America

‘One Woman Pulled Out a Key That Looked Just Right’

Lost Luggage Key

Dear Diary:

I was on a trip from Queens, where I was born and raised, to the Soviet Union in 1985. I was at the Intourist hotel in Bukara when I realized I had lost the key to my luggage.

I went to the lobby, hoping to find someone who spoke English and might be able to help me. Somewhere in the polyglot din of tourists, I detected a New York accent.

I approached the group the voice was coming from, explained my dilemma and asked if I could try their luggage keys to see if one might work on my suitcase.

One woman pulled out a key that looked just right. It was. I opened my suitcase and then tried to hand the key back to its owner. She insisted that I keep it.

Curious, I asked what kind of luggage she had.

“I don’t know,” she said. “I got it on sale at Alexander’s.”

— Mary White


What’s That Song?

Dear Diary:

In fall 2014, I attended the “Nam June Paik: Becoming Robot” exhibition at the Asia Society and Museum.

It had been a number of years since there had been a major exhibition of Paik’s work in New York, and I was a longtime acolyte of the George Washington of video art.

As I made my way through the exhibition, I seemed to fall into step with a petite, well-dressed older woman.

At one point, we were sitting on a bench watching a video, and she asked me who was providing the music.

“It is either the Pet Shop Boys or the Thompson Twins,” I said. “I think it is the Thompson Twins.”

A few weeks later, I saw a photo of the woman I had been sitting with.

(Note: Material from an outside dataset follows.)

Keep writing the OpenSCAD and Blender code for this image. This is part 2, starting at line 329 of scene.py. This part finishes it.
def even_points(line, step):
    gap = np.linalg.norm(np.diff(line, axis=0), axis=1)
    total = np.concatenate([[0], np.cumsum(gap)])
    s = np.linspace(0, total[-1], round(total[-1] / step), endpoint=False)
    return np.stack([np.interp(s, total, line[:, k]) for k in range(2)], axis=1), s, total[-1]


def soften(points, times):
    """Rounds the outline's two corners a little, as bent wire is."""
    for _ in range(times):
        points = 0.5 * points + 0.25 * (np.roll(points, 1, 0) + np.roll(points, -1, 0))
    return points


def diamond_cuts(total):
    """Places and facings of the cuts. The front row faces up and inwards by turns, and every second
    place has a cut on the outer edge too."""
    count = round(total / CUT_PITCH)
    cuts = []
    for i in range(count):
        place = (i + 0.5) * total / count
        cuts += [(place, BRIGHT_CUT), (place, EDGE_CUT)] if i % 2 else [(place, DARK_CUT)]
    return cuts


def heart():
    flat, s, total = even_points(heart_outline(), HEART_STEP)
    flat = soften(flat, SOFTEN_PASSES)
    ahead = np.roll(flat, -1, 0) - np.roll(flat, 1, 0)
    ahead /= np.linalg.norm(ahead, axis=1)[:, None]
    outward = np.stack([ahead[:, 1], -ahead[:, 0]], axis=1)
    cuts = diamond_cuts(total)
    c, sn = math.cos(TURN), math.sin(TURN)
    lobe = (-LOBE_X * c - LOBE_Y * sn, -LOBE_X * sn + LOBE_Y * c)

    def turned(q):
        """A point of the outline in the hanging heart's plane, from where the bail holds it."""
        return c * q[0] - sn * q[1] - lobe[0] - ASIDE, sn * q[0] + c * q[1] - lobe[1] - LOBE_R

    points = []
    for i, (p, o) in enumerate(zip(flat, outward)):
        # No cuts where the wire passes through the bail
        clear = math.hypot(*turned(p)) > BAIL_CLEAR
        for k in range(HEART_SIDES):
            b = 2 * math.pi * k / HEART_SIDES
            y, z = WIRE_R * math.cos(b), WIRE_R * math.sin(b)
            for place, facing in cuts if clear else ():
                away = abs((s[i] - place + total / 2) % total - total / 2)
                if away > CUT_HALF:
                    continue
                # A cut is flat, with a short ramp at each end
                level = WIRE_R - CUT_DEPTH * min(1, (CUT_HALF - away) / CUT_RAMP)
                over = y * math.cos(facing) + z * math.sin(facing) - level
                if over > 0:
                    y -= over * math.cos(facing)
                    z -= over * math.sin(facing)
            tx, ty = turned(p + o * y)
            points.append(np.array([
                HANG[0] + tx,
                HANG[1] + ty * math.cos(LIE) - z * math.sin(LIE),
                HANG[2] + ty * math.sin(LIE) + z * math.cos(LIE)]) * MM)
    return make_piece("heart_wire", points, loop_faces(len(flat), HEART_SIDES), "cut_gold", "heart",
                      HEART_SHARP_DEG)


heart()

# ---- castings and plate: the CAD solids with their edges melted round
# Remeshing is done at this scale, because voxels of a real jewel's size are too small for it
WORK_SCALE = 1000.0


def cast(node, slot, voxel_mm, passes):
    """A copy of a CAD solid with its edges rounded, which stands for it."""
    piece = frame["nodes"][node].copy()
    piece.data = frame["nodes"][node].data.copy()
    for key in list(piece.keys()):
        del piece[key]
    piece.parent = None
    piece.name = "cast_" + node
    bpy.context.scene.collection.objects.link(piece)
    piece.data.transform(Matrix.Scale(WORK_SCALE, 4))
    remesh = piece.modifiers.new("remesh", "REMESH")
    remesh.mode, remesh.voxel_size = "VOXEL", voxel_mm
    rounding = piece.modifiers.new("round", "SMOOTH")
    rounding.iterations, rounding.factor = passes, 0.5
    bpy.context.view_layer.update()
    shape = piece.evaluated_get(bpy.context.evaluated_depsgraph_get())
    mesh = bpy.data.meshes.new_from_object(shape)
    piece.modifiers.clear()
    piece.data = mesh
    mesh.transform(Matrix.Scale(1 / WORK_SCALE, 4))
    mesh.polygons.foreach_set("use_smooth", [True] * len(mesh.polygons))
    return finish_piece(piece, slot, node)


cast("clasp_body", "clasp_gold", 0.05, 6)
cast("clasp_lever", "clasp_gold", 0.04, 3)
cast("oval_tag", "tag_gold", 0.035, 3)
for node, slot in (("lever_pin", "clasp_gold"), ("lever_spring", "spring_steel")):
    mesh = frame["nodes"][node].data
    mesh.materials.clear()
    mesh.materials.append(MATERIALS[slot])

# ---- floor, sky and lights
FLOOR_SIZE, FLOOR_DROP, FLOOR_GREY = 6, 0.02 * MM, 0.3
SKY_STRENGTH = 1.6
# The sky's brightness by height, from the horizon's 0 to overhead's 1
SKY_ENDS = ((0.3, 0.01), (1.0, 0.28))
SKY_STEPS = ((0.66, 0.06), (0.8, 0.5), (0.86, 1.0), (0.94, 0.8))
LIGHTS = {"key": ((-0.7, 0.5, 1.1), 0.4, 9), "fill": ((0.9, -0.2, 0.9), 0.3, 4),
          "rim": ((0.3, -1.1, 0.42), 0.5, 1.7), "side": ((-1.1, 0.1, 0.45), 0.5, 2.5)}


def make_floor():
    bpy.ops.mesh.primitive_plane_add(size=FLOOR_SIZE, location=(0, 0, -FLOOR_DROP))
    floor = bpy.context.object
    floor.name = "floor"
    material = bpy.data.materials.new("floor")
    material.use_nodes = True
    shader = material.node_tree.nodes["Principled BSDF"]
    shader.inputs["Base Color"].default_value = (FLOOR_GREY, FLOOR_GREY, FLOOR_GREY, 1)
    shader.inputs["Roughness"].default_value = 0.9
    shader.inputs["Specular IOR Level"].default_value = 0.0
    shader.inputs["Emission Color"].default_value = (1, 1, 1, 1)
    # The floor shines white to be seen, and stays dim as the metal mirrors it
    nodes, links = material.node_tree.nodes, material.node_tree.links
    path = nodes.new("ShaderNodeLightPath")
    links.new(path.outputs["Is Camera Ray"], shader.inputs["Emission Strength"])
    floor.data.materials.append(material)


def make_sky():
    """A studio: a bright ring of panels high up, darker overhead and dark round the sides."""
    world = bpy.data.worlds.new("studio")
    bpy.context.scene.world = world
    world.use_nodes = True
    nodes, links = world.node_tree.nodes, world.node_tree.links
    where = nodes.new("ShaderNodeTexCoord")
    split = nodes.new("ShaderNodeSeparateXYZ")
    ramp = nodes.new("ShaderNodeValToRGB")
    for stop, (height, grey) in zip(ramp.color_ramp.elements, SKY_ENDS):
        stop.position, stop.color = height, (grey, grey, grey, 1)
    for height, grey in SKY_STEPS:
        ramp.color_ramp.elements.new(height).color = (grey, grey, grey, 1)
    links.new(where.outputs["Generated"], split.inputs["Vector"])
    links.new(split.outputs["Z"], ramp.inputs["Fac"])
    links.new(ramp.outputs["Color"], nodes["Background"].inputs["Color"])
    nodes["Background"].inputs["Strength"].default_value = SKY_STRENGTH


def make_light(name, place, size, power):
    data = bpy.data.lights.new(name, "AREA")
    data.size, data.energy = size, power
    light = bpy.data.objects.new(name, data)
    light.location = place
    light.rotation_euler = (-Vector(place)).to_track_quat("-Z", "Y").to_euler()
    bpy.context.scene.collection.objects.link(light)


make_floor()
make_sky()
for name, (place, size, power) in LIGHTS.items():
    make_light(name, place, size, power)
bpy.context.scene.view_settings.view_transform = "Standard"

It was Joan Didion.

— Michael Gulachok


‘Gotta Get It Over’

Dear Diary:

I had been driving small moving trucks for years. When one of the long-haul drivers at the place I worked quit, my boss decided I should take his place driving a huge tractor-trailer.

My first trip was uneventful. On my second trip, I had two shipments to deliver: a household move to New Jersey and a small office to 25th Street in Manhattan.

Coming into the city, I went across the George Washington Bridge and then down Broadway. When I got to the address on 25th Street, I found a crowded loading dock. Pulling in wouldn’t have been a problem for a veteran driver, but I was a rookie.

After waiting several minutes for another truck to pull out, I managed to back in on my very first try. Unfortunately, it was a two-truck dock and I was a bit over the centerline.

“You gotta get it over,” the dockmaster said.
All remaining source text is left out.